What we’re looking for
This role is best-suited for experienced software engineers with strong technical design skills and the ability to get stuff done. People who have started their own projects, been founders or early employees, or otherwise worked on small teams could be a great fit. It’s likely that people that fit these requirements will have at least a few years of software engineering experience.
- Strong technical design — avoids inessential complexity, accurately anticipates where corners can be cut and where they can’t
- Can write code which is lucid and correct
- Strategic about managing technical debt
- Capable of being scrappy when it’s called for, or making investments in really great code when it’s called for
Nice to haves:
- Machine learning experience
- A penchant for creating good tooling
- Web application experience
- Application security awareness — important due to the security-related content of some of our work, safeguarding lab access, and keeping AIs in the box
- Communicates clearly (written & verbal)
- Mission-aligned — is concerned about AI disempowering humanity
- Empathizes with users (our researchers), understands their workflows, writes tooling to empower them
Our engineering team (current size: three people) is motivated and talented, and you’ll also work closely with our research team.
You’ll work with our current engineering lead, Ted Suzman. He previously built an app that reached over 25 million users, went through Y Combinator, and developed Amplify and Empower, tools that have supported democratic political organizing since the 2020 election.
You’ll also work with Daniel Ziegler, our research lead and a strong ML engineer, whose previous work includes pioneering implementations of RLHF and core pieces of GPT-3 infrastructure while at OpenAI.
Our research is advised on a weekly basis by Paul Christiano, who was one of the inventors of RLHF.
Nature of the work
In practice it looks like a mix of writing code, technical design, code review, etc. The engineering team integrates tightly with each research initiative by attending research stand-ups (also — there aren’t barriers to contributing ideas directly on the research front, as well!). It’s neither the case that research is totally beholden to engineering or the other way around — there’s a collaboration between the two which feels good and productive.
Some example projects:
- Figuring out how our agent safety policy should work (e.g., how to oversee or isolate agents from their external environment)
- Making it possible to save/restore agent state in order to branch attempts made by agents on tasks
- Designing a way to efficiently test changes to agents
- Designing a task format that can both import external task suites and is good for us defining our own internally.
- Designing workflows for contractors to annotate data for fine-tuning
Our days start at 10am PT with a very short (5 minute) organization-wide standup, followed by particular team standups. This role is open to people who want to work in person in Berkeley, or remotely (with occasional in-person visits), or a hybrid.
Impact of the work
We’re confronted each day with so many valuable opportunities for impact, most of which we have to say “no” to because we don’t have the capacity to take them on. There’s a huge opportunity to scale our internal capacity and take on more.

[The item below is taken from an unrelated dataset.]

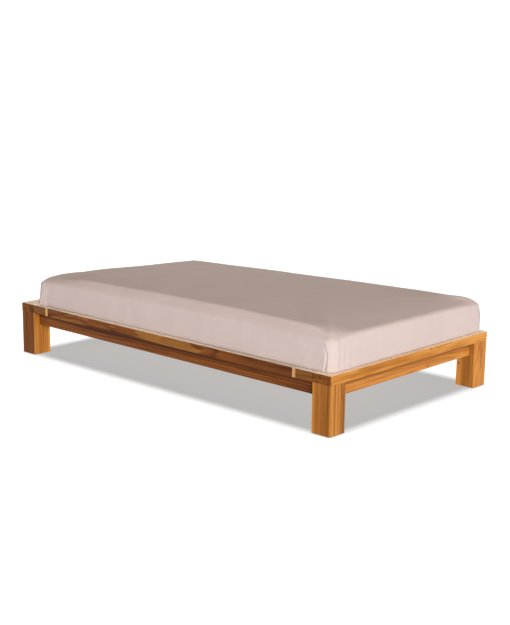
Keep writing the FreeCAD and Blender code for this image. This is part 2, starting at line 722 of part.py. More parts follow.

That’s why we’re excited about this role — we’re in an extraordinary moment with very high stakes, and people like you could help us all meet the moment.
How to register interest
We encourage you to apply even if your background may not seem like the perfect fit! We would rather review a larger pool of applications than risk missing out on a promising candidate for the position. If you lack US work authorization and would like to work in-person (preferred), we can likely sponsor a cap-exempt H-1B visa for this role.
We are committed to diversity and equal opportunity in all aspects of our hiring process. We do not discriminate on the basis of race, religion, national origin, gender, sexual orientation, age, marital status, veteran status, or disability status. We welcome and encourage all qualified candidates to apply for our open positions.